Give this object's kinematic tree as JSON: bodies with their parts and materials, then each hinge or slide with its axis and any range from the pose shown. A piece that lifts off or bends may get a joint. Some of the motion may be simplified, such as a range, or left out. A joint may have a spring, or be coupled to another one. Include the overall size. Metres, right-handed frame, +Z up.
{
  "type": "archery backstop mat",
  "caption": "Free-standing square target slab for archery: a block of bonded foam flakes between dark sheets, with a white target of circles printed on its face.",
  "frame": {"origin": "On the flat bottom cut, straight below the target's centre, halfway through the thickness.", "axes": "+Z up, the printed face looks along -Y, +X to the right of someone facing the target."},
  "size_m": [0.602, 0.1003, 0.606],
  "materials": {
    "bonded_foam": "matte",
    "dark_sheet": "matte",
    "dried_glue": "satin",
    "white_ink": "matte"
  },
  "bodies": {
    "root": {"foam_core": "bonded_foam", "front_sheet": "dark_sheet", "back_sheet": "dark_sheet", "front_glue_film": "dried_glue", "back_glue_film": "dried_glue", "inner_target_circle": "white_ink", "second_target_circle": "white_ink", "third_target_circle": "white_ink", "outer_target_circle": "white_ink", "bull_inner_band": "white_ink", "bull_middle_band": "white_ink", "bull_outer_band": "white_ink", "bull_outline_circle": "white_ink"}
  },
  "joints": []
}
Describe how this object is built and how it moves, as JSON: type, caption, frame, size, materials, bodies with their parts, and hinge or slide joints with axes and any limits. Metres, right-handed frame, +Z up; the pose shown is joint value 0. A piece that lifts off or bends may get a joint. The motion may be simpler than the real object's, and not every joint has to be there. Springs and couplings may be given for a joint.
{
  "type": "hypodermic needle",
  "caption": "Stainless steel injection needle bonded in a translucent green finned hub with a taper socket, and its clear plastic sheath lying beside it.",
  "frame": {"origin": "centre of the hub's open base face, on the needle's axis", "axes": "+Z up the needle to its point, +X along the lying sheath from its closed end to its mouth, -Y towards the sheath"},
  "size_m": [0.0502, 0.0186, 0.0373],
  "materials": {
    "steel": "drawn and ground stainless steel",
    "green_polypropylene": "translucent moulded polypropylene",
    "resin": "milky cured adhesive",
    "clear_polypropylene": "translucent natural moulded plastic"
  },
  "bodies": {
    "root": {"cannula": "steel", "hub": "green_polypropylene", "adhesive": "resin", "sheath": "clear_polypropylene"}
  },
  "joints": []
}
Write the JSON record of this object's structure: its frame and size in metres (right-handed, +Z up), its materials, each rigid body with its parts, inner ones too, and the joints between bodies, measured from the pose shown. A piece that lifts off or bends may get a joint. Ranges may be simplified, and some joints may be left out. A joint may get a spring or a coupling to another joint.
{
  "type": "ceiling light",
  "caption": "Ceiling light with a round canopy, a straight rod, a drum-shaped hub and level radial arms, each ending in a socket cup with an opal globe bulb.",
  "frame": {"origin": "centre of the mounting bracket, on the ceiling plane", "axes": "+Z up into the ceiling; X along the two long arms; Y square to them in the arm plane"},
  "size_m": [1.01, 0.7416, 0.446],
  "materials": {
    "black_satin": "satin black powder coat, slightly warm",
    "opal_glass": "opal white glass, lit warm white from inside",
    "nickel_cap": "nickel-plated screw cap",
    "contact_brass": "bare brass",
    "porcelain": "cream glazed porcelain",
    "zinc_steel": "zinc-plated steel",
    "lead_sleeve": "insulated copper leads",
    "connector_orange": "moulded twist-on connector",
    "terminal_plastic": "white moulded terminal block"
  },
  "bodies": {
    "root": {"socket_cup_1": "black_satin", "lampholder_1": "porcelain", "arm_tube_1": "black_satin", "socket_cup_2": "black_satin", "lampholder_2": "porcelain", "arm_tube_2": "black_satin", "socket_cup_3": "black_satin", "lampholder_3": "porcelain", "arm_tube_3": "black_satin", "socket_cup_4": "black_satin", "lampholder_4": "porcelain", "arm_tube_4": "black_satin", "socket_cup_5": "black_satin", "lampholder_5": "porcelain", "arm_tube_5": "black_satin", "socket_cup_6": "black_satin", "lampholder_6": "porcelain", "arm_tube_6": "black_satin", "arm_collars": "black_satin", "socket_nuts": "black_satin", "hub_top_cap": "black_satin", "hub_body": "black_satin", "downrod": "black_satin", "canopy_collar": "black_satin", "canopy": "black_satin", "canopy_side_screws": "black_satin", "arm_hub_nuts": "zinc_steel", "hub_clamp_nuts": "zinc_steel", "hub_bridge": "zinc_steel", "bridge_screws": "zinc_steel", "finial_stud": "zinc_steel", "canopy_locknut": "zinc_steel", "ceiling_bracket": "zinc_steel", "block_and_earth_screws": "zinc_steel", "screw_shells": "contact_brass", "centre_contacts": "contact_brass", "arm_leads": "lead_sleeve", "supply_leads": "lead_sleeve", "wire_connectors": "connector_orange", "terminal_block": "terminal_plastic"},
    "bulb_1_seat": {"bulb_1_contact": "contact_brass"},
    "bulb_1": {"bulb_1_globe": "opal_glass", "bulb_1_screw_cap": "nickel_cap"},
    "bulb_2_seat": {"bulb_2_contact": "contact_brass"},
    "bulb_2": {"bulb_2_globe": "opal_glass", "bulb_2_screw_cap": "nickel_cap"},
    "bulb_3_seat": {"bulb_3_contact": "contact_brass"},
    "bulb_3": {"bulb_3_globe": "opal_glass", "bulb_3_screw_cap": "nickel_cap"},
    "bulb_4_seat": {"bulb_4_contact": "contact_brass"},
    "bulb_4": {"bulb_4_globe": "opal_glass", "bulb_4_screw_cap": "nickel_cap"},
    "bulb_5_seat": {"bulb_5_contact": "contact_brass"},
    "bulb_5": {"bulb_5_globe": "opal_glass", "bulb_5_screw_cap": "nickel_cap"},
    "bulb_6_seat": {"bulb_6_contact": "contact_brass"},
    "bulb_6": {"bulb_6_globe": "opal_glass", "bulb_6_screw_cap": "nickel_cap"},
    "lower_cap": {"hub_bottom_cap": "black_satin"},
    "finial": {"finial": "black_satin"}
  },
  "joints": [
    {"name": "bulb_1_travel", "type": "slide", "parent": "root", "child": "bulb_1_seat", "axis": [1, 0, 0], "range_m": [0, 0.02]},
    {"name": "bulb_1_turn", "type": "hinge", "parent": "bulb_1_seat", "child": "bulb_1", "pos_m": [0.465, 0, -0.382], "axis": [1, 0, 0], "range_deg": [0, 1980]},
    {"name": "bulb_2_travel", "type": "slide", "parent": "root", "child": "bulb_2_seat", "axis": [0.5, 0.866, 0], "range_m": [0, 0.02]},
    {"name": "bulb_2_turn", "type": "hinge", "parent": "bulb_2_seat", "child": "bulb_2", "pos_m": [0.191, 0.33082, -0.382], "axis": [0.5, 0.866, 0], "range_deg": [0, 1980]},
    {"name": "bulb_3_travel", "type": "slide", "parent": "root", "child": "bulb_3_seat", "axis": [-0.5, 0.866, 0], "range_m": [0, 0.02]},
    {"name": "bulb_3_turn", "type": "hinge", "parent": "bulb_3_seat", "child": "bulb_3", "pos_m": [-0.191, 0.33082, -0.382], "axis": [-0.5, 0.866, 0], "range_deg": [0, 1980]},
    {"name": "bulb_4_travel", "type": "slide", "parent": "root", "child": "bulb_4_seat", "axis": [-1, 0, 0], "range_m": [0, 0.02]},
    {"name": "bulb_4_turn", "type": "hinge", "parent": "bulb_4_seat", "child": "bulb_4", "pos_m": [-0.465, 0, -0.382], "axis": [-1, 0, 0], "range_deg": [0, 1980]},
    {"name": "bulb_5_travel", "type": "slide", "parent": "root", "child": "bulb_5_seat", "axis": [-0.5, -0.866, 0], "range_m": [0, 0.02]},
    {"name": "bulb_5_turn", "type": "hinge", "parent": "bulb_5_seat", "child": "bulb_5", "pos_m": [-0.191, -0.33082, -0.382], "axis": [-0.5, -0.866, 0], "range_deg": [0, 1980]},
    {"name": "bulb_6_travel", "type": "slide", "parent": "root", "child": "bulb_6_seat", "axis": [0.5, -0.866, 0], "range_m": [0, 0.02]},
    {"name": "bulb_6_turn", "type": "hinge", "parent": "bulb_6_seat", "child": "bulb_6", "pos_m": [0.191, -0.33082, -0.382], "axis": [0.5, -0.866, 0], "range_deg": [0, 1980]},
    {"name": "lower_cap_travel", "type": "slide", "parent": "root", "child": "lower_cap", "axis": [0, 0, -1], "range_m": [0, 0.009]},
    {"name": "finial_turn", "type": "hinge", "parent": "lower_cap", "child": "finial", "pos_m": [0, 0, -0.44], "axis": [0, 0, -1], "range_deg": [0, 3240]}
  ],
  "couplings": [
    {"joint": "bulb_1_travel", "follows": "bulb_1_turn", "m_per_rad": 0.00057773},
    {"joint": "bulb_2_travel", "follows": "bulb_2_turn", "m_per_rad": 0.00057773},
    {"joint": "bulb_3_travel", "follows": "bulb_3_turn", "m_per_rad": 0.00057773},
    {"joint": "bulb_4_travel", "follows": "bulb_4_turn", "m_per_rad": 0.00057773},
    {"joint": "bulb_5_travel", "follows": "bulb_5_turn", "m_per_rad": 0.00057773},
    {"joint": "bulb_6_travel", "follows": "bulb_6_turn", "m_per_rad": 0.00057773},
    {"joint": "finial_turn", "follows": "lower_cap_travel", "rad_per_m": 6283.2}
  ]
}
========
Pick out, from the lines above, every one that contains the string "shown".

Give this object's kinematic tree as JSON: bodies with their parts and materials, then each hinge or slide with its axis and any range from the pose shown. A piece that lifts off or bends may get a joint. Some of the motion may be simplified, such as a range, or left out. A joint may have a spring, or be coupled to another one. Include the overall size. Metres, right-handed frame, +Z up.
Describe how this object is built and how it moves, as JSON: type, caption, frame, size, materials, bodies with their parts, and hinge or slide joints with axes and any limits. Metres, right-handed frame, +Z up; the pose shown is joint value 0. A piece that lifts off or bends may get a joint. The motion may be simpler than the real object's, and not every joint has to be there. Springs and couplings may be given for a joint.
Write the JSON record of this object's structure: its frame and size in metres (right-handed, +Z up), its materials, each rigid body with its parts, inner ones too, and the joints between bodies, measured from the pose shown. A piece that lifts off or bends may get a joint. Ranges may be simplified, and some joints may be left out. A joint may get a spring or a coupling to another joint.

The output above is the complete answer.